--- BEGIN Data block ---

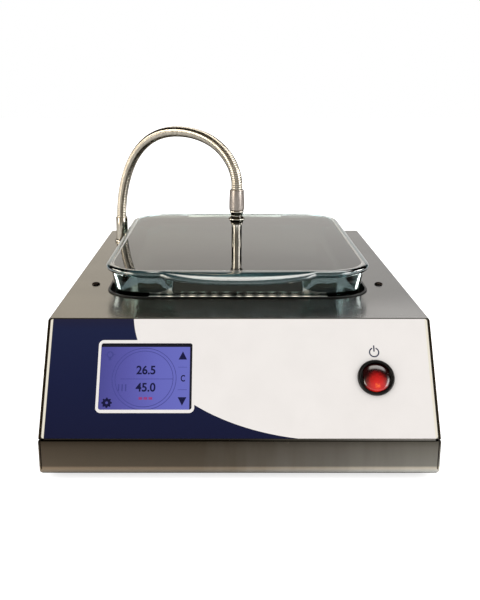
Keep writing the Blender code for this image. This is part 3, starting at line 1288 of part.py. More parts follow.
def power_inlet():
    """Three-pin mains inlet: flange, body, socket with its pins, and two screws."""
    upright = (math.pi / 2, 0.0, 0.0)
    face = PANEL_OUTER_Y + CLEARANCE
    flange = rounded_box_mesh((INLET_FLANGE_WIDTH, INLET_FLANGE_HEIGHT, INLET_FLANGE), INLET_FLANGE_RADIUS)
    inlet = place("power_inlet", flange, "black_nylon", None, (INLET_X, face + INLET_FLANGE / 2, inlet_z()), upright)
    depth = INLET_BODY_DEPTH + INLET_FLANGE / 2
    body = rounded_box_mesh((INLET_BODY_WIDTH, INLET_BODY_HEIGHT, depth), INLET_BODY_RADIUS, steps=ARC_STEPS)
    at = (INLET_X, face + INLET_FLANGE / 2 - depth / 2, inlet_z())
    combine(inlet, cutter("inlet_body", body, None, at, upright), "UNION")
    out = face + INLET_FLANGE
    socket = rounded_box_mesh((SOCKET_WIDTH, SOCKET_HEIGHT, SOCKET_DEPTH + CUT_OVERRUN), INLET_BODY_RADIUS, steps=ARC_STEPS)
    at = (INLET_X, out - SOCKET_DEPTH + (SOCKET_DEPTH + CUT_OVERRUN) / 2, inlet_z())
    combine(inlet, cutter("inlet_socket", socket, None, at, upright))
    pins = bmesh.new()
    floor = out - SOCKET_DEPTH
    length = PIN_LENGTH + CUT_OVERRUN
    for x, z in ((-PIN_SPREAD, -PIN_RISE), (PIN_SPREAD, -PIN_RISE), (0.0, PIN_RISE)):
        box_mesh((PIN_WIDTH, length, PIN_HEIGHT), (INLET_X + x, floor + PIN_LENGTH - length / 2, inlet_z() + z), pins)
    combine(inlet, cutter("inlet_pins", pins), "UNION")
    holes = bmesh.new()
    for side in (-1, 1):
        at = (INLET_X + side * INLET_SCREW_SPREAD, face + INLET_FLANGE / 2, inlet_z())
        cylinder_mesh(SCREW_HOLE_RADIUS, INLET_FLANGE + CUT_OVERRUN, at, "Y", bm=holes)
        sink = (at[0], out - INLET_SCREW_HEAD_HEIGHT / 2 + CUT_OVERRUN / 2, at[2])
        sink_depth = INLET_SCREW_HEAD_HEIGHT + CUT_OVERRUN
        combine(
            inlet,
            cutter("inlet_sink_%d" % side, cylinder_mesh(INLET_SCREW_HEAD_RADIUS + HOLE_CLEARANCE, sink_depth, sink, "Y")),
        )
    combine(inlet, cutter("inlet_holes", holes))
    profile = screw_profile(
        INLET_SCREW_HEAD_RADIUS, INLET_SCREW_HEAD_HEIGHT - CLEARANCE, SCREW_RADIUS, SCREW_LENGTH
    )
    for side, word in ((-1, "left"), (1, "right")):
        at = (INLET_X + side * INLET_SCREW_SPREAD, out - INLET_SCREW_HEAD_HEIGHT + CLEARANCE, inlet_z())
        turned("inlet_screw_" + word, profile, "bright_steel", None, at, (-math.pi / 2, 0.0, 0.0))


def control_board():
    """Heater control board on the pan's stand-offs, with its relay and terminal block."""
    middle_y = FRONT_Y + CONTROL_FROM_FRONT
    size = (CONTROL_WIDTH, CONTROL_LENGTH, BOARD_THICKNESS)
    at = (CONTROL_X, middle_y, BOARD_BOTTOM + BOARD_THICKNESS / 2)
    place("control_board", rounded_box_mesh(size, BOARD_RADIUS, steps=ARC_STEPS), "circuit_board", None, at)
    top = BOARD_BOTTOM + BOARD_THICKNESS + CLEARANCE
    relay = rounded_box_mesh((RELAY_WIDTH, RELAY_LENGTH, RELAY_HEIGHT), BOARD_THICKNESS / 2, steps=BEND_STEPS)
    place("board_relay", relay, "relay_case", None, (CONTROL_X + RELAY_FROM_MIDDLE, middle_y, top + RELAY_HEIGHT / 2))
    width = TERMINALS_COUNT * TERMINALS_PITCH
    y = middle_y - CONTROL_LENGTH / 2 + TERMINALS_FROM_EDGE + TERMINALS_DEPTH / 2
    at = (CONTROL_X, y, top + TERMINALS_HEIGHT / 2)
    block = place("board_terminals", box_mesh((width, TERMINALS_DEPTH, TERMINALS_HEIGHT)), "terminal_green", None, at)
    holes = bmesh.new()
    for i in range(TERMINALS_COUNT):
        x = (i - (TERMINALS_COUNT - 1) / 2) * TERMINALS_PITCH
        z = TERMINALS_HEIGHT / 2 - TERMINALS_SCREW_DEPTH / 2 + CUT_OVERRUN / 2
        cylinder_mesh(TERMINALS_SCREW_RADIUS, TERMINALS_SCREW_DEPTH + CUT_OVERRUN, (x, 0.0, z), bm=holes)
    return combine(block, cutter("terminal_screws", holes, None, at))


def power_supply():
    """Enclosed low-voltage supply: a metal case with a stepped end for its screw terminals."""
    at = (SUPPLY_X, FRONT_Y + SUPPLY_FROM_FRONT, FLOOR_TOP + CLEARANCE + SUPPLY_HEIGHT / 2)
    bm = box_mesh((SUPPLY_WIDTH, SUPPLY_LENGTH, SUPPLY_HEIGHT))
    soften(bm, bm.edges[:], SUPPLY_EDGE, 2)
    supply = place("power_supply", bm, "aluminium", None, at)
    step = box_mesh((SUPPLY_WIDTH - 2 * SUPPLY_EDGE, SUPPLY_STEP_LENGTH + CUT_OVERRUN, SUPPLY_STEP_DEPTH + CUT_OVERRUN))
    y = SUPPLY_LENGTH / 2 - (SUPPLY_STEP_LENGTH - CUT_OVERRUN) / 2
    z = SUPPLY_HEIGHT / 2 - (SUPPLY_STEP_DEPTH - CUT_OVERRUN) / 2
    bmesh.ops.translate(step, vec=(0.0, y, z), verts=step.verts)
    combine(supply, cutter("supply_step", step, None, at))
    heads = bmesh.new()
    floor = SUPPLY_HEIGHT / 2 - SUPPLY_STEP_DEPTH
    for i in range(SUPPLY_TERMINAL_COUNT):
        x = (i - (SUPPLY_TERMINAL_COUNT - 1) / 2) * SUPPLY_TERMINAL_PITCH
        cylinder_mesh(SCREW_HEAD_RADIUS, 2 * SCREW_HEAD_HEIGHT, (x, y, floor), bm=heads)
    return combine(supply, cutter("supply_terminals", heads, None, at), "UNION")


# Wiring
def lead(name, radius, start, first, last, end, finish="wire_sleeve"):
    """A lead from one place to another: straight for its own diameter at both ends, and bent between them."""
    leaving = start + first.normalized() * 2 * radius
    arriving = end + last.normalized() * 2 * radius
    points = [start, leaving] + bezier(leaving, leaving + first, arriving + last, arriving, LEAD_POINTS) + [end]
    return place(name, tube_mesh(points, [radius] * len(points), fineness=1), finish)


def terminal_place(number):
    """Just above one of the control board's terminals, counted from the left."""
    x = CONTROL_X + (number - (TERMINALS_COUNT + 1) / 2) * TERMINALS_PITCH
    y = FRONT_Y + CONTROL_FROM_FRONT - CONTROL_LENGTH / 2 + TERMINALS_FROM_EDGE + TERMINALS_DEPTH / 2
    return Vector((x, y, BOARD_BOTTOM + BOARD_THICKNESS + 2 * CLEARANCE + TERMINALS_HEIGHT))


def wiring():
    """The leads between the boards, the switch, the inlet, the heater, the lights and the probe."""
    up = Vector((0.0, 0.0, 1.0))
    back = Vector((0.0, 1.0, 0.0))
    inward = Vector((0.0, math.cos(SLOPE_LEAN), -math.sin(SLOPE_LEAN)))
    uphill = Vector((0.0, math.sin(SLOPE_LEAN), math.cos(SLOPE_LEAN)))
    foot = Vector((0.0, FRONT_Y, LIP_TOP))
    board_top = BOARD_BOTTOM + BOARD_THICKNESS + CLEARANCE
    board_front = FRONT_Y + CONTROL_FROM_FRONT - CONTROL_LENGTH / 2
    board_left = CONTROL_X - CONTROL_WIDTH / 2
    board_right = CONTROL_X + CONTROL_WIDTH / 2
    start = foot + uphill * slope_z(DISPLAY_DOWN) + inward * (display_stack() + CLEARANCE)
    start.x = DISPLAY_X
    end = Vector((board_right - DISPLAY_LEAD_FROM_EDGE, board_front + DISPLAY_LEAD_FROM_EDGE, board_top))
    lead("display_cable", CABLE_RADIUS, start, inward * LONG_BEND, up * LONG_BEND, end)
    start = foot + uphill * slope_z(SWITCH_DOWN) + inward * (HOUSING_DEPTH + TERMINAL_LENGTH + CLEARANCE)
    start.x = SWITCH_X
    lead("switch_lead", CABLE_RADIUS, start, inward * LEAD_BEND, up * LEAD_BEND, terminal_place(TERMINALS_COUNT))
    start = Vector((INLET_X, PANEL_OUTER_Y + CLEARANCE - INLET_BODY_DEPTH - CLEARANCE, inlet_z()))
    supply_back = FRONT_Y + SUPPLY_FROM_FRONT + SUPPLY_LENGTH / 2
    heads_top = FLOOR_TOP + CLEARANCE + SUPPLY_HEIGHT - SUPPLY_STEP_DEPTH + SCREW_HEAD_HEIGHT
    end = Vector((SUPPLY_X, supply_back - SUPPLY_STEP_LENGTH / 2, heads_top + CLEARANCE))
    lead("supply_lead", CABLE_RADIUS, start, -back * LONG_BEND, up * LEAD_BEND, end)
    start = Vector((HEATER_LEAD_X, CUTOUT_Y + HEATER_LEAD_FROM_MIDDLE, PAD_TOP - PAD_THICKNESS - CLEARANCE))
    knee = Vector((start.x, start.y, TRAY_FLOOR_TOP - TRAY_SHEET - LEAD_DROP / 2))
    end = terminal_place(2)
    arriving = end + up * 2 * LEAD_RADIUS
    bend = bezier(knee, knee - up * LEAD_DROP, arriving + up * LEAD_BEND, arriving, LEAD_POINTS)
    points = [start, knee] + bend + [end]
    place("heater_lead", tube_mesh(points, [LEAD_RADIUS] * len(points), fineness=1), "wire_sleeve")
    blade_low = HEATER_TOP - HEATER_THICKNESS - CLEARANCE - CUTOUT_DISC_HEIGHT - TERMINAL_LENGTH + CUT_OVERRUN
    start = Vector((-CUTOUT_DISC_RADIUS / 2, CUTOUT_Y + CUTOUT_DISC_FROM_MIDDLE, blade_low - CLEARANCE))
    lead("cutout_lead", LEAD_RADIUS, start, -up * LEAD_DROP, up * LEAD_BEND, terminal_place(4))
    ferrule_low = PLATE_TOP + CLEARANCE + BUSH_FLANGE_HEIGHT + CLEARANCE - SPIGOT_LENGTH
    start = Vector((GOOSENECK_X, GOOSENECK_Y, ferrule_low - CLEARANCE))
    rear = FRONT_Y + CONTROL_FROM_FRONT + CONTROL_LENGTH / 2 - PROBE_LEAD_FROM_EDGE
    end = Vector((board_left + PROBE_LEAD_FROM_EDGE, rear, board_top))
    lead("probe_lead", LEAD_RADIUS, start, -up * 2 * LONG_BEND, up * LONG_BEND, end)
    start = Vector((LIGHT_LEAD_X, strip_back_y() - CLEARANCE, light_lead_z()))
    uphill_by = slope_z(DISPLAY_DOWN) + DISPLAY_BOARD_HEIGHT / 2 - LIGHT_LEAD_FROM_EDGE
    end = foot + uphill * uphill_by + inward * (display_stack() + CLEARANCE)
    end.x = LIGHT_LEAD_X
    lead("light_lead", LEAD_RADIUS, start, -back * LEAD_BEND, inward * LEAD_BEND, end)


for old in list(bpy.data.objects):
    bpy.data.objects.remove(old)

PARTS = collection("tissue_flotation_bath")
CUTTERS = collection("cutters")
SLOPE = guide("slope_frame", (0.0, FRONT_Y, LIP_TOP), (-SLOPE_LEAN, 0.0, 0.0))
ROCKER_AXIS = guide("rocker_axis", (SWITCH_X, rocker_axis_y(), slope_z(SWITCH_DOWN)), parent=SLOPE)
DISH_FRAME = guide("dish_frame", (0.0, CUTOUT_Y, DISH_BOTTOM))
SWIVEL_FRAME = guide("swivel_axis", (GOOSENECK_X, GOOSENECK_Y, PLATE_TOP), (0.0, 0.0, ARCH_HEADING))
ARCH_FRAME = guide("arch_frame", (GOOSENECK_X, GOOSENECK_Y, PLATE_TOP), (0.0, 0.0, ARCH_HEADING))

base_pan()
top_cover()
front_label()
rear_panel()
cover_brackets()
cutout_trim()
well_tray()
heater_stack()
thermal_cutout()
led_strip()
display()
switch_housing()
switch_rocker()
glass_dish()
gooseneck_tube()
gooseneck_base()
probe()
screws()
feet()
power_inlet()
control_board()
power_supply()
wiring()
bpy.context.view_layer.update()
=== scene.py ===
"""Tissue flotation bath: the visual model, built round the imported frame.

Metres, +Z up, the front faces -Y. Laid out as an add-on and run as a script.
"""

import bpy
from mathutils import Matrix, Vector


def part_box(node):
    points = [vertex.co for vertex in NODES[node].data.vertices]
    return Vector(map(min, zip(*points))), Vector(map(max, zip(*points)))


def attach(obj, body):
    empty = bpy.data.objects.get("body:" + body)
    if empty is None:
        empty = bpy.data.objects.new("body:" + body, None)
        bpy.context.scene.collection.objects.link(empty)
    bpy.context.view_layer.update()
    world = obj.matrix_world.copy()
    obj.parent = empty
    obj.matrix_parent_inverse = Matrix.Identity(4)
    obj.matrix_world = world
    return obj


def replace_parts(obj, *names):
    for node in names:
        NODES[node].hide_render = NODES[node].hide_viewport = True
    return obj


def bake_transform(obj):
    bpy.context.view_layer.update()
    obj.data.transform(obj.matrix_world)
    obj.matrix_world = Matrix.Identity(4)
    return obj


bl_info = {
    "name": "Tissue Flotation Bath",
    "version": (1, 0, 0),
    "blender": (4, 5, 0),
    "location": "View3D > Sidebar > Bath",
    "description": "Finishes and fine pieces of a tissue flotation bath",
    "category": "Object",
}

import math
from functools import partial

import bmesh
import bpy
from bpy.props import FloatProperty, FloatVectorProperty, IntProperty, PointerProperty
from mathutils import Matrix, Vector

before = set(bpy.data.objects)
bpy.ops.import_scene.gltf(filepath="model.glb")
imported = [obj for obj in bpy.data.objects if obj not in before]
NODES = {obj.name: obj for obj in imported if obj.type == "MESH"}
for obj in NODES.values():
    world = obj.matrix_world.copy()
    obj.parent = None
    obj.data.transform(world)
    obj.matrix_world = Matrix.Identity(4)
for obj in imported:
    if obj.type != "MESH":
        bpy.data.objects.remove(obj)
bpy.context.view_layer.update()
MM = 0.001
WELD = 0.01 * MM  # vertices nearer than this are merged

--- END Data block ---

» **Written exercise**
Print exactly the lines above from the one with "obj.matrix_parent_inverse = Matrix.Identity(4)" to the one with "from functools import partial", including both.

» **Exercise solution**
    obj.matrix_parent_inverse = Matrix.Identity(4)
    obj.matrix_world = world
    return obj


def replace_parts(obj, *names):
    for node in names:
        NODES[node].hide_render = NODES[node].hide_viewport = True
    return obj


def bake_transform(obj):
    bpy.context.view_layer.update()
    obj.data.transform(obj.matrix_world)
    obj.matrix_world = Matrix.Identity(4)
    return obj


bl_info = {
    "name": "Tissue Flotation Bath",
    "version": (1, 0, 0),
    "blender": (4, 5, 0),
    "location": "View3D > Sidebar > Bath",
    "description": "Finishes and fine pieces of a tissue flotation bath",
    "category": "Object",
}

import math
from functools import partial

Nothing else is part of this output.